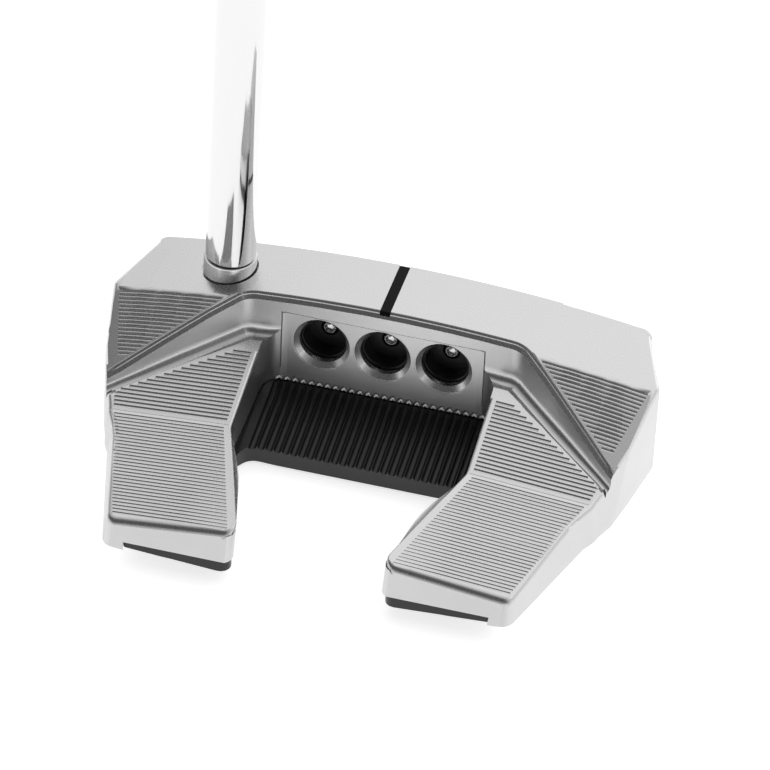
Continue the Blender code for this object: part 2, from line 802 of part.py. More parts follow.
def sight_line(paint):
    """Paint that fills the sighting groove over the top bar and down the lip."""
    top = TOP_Z - 0.12
    deep = TOP_Z - SIGHT_DEEP + GAP
    half = SIGHT_HALF - 0.06
    section = [
        (FACE_Y - 0.2, top),
        (LIP_Y, top),
        (LIP_Y - top + deep, deep),
        (FACE_Y - 0.2, deep),
    ]
    line = loft("sight_line_fill", [[(x, y, z) for y, z in section] for x in (-half, half)])
    return finish(line, paint)


def main():
    clear_scene()
    steel = material("milled_steel", (0.72, 0.71, 0.69), 0.32, 1.0)
    black = material("anodised_black", (0.035, 0.035, 0.037), 0.35, 0.6)
    bright = material("bright_screw", (0.8, 0.8, 0.8), 0.2, 1.0)
    chrome = material("chrome_shaft", (0.85, 0.85, 0.85), 0.06, 1.0)
    rubber = material("grip_rubber", (0.03, 0.03, 0.03), 0.75, 0.0)
    tape_look = material("grip_tape", (0.75, 0.7, 0.55), 0.8, 0.0)
    paint = material("sight_paint", (0.01, 0.01, 0.01), 0.45, 0.0)
    head_body(steel)
    flange(black)
    flange_screws(bright)
    weights(bright, rubber)
    tail_screws(bright)
    neck_post(steel)
    shaft(chrome)
    grip(rubber, tape_look)
    sight_line(paint)


main()
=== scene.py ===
"""Looks of a mallet putter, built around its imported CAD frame.

Every length in the classes is in millimetres, in the CAD model's own frame: +X to the
toe, +Y to the target, +Z up, with the origin at the centre of the sole's flat land.
"""

import logging
import math
from collections.abc import Callable, Sequence
from dataclasses import dataclass, field
from enum import Enum

import bmesh
import bpy
from mathutils import Matrix, Vector
from mathutils.bvhtree import BVHTree

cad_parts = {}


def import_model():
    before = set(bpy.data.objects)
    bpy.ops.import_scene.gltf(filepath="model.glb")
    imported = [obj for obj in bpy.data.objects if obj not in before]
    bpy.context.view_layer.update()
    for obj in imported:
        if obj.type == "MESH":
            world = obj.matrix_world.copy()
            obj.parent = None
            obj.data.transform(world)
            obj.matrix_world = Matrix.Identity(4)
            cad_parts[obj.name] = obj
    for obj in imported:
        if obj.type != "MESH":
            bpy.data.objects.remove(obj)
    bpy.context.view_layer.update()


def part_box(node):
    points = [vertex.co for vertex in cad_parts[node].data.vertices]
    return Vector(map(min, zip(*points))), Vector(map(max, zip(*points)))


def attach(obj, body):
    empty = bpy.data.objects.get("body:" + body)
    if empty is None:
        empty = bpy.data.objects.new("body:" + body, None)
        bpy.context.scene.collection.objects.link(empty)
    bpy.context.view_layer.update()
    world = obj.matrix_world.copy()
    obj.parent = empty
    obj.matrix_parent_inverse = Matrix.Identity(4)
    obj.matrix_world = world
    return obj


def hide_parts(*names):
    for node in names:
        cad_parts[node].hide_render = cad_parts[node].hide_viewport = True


log = logging.getLogger("mallet_putter")

MM = 0.001
SMOOTH_DEGREES = 32.0
SOCKET_POINT = 0.1  # radius at the bottom of a socket
UP = Vector((0.0, 0.0, 1.0))

Point = Vector | tuple[float, float, float]
Corner = tuple[float, float, float]


class Side(Enum):
    """The two halves of the head, by the sign of X."""

    TOE = 1
    HEEL = -1


class Zone(Enum):
    """Material slots of the steel body."""

    SATIN = 0
    BLASTED = 1
    BRUSHED = 2


class Cut(Enum):
    """What a Boolean does with its cutter."""

    AWAY = "DIFFERENCE"
    KEEP = "INTERSECT"
    ADD = "UNION"


# Hand tools


def pick(*pieces: bpy.types.Object) -> None:
    """Select these objects only, the first one active."""
    if bpy.context.mode != "OBJECT":
        bpy.ops.object.mode_set(mode="OBJECT")
    bpy.ops.object.select_all(action="DESELECT")
    for piece in pieces:
        piece.select_set(True)
    bpy.context.view_layer.objects.active = pieces[0]


def sweep(name: str, sections: Sequence[Sequence[Point]]) -> bpy.types.Object:
    """Extrude one outline through a row of sections and close both ends.

    Args:
        name: Name of the new piece.
        sections: Outlines of equal length, each a loop of points in millimetres.

    Returns:
        The closed piece, its faces pointing outwards.
    """
    bpy.ops.object.select_all(action="DESELECT")
    bpy.ops.mesh.primitive_circle_add(vertices=len(sections[0]), fill_type="NGON")
    piece = bpy.context.object
    piece.name = name
    piece.data.name = name
    first = [Vector(p) * MM for p in sections[0]]
    for vertex, place in zip(piece.data.vertices, first):
        vertex.co = place
    bpy.ops.object.mode_set(mode="EDIT")
    bpy.ops.mesh.select_all(action="SELECT")
    order = list(range(len(first)))
    for section in sections[1:]:
        edit = bmesh.from_edit_mesh(piece.data)
        edit.verts.ensure_lookup_table()
        before = [edit.verts[i].co.copy() for i in order]
        bpy.ops.mesh.extrude_region_move()
        edit = bmesh.from_edit_mesh(piece.data)
        lifted = [v for v in edit.verts if v.select]
        slots = {tuple(round(c, 8) for c in v.co): v for v in lifted}
        moved = [slots[tuple(round(c, 8) for c in place)] for place in before]
        for vertex, place in zip(moved, section):
            vertex.co = Vector(place) * MM
        edit.verts.index_update()
        order = [v.index for v in moved]
        bmesh.update_edit_mesh(piece.data)
    bpy.ops.mesh.select_all(action="SELECT")
    bpy.ops.mesh.normals_make_consistent(inside=False)
    bpy.ops.object.mode_set(mode="OBJECT")
    return piece


def circle(centre: Vector, axis: Vector, radius: float, sides: int) -> list[Vector]:
    """Points of a circle about an axis.

    Args:
        centre: Middle of the circle.
        axis: Direction that it faces.
        radius: Its radius.
        sides: How many points it has.

    Returns:
        The points in order.
    """
    across = axis.orthogonal().normalized()
    along = axis.normalized().cross(across)
    turns = [2 * math.pi * i / sides for i in range(sides)]
    return [centre + radius * (math.cos(a) * across + math.sin(a) * along) for a in turns]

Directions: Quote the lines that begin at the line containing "return finish(line, paint)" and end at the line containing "points = [vertex.co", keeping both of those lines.

Exercise result:
    return finish(line, paint)


def main():
    clear_scene()
    steel = material("milled_steel", (0.72, 0.71, 0.69), 0.32, 1.0)
    black = material("anodised_black", (0.035, 0.035, 0.037), 0.35, 0.6)
    bright = material("bright_screw", (0.8, 0.8, 0.8), 0.2, 1.0)
    chrome = material("chrome_shaft", (0.85, 0.85, 0.85), 0.06, 1.0)
    rubber = material("grip_rubber", (0.03, 0.03, 0.03), 0.75, 0.0)
    tape_look = material("grip_tape", (0.75, 0.7, 0.55), 0.8, 0.0)
    paint = material("sight_paint", (0.01, 0.01, 0.01), 0.45, 0.0)
    head_body(steel)
    flange(black)
    flange_screws(bright)
    weights(bright, rubber)
    tail_screws(bright)
    neck_post(steel)
    shaft(chrome)
    grip(rubber, tape_look)
    sight_line(paint)


main()
=== scene.py ===
"""Looks of a mallet putter, built around its imported CAD frame.

Every length in the classes is in millimetres, in the CAD model's own frame: +X to the
toe, +Y to the target, +Z up, with the origin at the centre of the sole's flat land.
"""

import logging
import math
from collections.abc import Callable, Sequence
from dataclasses import dataclass, field
from enum import Enum

import bmesh
import bpy
from mathutils import Matrix, Vector
from mathutils.bvhtree import BVHTree

cad_parts = {}


def import_model():
    before = set(bpy.data.objects)
    bpy.ops.import_scene.gltf(filepath="model.glb")
    imported = [obj for obj in bpy.data.objects if obj not in before]
    bpy.context.view_layer.update()
    for obj in imported:
        if obj.type == "MESH":
            world = obj.matrix_world.copy()
            obj.parent = None
            obj.data.transform(world)
            obj.matrix_world = Matrix.Identity(4)
            cad_parts[obj.name] = obj
    for obj in imported:
        if obj.type != "MESH":
            bpy.data.objects.remove(obj)
    bpy.context.view_layer.update()


def part_box(node):
    points = [vertex.co for vertex in cad_parts[node].data.vertices]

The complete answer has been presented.